ABSTRACT

The label “two-dimensional” has been applied to disparate logical systems. The first section of Humberstone 2004 nicely conveys the diversity. For present purposes, we may understand an n-dimensional logic to be one in which sentences acquire truth values relative to n parameters. Thus classical propositional logic, which represents sentences as being true or false simpliciter, is zero-dimensional. Common modal or tense logics, which represent sentences as being true or false relative to a world or a time, are one-dimensional. Logics aiming to represent both tense and modality assign truth values relative to both time and world. (Thomason 1984 provides an overview.) They are two-dimensional. For other linguistic phenomena, other parameters have been employed: for personal pronouns, a speaker, an addressee and a salience order among some class of individuals; for here and there, a pair of locations; for more faithful representations of tense (in a remarkable anticipation of ideas discussed here, dating to Reichenbach 1947), a time of utterance and a time referred to. It may sometimes be appropriate to view some parameters as constructed from others. To represent a notion of historical necessity according to which the past is determined and the future is open, worlds may be seen as constructed out of instants and their temporal order. Proper understanding of actions, events, states, and the like may require that we distinguish among sentences evaluated at instants and intervals and to view one as constructed from the other. For other applications it may be appropriate to view the parameters as primitive and perhaps independent.
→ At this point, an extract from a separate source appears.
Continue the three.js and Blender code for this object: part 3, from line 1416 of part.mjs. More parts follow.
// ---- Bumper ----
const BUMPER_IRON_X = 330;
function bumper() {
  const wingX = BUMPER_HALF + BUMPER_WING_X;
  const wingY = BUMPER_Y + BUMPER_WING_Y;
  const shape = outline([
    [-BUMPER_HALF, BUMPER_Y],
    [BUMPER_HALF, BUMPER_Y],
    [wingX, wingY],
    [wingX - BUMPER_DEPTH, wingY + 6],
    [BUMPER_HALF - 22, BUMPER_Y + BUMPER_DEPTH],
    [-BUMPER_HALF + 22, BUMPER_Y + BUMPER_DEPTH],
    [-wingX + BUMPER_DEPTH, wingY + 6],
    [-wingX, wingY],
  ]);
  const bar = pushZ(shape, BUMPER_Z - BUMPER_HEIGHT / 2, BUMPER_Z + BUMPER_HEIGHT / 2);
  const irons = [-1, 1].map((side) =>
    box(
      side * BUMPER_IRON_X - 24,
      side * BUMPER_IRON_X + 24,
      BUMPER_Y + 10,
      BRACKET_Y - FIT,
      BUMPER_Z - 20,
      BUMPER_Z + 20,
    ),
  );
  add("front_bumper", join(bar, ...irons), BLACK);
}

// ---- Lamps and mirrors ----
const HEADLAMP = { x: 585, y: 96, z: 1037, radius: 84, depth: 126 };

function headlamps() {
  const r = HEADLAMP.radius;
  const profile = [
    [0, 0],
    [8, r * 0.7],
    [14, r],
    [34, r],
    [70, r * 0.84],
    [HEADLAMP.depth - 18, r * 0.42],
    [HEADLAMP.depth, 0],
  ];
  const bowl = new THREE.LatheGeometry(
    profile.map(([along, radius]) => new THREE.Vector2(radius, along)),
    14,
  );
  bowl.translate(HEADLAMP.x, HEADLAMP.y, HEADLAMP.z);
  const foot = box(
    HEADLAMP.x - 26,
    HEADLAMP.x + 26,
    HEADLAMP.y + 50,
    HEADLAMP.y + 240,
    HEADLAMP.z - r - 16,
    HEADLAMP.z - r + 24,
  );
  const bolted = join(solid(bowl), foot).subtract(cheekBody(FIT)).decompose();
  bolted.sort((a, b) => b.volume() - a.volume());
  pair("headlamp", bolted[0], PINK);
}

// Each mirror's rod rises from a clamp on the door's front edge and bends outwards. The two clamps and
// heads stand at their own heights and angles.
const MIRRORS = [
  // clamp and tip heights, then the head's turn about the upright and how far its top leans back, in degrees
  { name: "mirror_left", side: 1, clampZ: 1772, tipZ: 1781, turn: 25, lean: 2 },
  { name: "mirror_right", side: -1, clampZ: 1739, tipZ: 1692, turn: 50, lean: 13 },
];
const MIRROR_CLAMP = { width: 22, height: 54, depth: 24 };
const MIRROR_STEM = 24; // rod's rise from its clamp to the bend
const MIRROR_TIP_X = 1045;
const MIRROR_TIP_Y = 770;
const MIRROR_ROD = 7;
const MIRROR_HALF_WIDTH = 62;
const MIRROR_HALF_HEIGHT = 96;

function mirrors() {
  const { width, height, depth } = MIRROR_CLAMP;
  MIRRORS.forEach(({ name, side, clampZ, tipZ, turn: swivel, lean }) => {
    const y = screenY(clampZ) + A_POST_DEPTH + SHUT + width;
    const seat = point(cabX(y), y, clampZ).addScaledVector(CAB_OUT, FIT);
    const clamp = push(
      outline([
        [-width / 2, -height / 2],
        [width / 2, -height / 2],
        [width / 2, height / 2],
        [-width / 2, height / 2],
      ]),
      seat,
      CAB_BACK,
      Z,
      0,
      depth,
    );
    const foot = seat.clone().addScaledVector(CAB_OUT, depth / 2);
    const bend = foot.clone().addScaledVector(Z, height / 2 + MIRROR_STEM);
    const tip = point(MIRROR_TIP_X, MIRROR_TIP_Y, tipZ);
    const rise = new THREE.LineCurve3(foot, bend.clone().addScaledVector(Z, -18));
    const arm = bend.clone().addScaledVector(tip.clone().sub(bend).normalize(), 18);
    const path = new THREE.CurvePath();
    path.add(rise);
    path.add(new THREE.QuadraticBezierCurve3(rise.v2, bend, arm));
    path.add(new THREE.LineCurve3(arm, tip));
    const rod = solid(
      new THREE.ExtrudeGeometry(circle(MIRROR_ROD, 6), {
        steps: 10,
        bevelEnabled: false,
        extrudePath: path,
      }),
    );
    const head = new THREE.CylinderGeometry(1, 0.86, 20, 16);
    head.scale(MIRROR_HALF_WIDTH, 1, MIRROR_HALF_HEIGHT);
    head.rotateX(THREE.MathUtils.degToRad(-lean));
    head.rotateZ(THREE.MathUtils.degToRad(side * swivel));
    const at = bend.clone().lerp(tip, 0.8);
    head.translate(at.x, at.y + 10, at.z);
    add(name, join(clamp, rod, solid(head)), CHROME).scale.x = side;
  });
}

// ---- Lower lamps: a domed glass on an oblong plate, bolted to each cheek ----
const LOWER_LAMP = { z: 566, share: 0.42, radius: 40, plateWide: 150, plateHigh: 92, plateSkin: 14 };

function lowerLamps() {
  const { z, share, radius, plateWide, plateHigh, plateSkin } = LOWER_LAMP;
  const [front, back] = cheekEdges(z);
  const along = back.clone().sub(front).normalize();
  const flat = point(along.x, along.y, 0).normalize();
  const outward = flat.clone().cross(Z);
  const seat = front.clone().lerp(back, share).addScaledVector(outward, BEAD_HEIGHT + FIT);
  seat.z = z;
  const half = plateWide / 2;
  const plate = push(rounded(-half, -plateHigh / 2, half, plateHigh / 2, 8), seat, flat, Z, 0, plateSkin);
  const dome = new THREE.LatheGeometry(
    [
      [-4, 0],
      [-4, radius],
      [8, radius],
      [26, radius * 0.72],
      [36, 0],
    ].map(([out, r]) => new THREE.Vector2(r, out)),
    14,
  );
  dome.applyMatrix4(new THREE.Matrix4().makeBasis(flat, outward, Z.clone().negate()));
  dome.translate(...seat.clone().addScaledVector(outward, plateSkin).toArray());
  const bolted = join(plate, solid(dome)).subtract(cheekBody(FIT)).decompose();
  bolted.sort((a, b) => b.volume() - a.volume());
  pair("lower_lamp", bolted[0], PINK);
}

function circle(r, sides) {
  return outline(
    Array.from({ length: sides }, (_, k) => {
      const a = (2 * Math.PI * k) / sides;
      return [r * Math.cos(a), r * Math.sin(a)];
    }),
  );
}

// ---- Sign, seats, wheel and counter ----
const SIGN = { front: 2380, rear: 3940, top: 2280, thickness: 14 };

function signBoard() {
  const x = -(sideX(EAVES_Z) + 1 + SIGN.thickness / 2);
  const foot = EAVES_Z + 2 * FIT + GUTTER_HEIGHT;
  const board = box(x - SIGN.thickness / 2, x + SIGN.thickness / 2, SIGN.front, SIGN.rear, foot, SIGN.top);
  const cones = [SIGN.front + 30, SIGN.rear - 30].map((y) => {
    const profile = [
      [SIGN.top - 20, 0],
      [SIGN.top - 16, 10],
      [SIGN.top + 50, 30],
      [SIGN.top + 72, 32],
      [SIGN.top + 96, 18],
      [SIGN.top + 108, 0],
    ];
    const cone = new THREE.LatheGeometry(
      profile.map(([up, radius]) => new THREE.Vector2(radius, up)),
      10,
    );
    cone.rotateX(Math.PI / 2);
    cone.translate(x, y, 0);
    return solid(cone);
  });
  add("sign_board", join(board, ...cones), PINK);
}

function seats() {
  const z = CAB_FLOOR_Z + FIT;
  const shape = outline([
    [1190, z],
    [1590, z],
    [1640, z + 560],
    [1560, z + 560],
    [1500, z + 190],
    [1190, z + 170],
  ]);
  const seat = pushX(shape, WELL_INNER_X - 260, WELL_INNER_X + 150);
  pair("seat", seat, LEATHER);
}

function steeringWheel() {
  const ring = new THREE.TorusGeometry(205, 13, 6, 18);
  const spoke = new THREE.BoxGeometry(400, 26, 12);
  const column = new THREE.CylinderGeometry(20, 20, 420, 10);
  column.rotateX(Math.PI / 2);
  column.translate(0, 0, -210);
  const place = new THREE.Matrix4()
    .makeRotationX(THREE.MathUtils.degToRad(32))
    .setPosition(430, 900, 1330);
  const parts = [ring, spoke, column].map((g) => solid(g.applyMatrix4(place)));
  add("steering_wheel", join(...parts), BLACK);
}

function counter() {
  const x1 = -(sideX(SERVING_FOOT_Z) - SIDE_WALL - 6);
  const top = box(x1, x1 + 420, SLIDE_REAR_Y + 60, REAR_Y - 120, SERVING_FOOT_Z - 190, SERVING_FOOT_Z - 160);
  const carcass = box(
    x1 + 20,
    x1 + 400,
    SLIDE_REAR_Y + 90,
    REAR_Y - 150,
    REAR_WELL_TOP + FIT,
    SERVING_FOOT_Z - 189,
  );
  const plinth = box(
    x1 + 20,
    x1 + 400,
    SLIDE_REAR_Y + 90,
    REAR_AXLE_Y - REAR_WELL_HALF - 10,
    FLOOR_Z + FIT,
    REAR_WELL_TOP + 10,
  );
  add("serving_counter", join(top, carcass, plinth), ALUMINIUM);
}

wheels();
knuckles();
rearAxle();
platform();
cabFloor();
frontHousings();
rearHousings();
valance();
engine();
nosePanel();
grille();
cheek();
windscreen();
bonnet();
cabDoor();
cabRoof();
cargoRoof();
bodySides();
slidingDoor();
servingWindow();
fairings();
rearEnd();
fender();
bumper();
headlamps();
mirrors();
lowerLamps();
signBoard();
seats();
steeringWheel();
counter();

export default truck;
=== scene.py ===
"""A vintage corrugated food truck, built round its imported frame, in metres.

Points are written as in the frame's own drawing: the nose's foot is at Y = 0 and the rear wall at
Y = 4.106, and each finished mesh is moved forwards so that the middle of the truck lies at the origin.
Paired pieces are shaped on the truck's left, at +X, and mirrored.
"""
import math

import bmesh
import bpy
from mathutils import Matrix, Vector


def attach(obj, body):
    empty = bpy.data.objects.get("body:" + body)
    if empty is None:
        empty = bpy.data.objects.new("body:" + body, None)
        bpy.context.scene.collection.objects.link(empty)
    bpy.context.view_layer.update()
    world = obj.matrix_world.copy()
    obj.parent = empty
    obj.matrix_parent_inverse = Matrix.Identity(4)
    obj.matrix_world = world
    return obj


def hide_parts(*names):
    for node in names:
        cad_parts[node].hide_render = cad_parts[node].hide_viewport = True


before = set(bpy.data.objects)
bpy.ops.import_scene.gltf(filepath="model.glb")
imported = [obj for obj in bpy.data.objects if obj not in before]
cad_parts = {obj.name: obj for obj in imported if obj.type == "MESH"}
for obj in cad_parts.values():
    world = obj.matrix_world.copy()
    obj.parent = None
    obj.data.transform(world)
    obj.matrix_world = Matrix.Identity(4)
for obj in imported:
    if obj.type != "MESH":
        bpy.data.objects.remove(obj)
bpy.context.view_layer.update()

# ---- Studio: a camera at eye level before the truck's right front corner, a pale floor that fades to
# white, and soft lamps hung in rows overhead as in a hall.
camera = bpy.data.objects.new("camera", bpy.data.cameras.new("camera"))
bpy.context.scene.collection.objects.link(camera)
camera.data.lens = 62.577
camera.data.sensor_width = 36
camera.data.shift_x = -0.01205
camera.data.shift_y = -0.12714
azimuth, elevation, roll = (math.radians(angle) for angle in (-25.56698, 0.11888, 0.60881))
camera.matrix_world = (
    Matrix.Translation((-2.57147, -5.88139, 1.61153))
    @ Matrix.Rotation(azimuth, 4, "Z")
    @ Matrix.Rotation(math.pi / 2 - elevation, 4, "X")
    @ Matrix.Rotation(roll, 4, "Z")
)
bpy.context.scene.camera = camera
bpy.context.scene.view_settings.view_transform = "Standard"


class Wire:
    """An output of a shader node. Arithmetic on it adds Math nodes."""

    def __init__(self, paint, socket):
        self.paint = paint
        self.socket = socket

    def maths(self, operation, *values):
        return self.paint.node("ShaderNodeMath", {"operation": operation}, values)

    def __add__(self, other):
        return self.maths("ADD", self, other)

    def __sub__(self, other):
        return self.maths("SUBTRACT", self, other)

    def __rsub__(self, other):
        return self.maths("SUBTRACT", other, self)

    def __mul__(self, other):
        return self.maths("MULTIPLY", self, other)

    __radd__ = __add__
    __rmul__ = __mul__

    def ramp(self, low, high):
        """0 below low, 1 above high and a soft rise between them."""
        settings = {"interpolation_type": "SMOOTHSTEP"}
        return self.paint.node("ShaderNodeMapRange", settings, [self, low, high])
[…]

To represent tense and metaphysical necessity, we may take time and world as independent parameters. Alternatively, we may take time to be something internal to each world, allowing for the possibility that it has different structures in different worlds. All such generalizations of standard modal and tense logics may be regarded as many-dimensional, the dimension corresponding to the number of parameters to which the truth of a formula is relativized.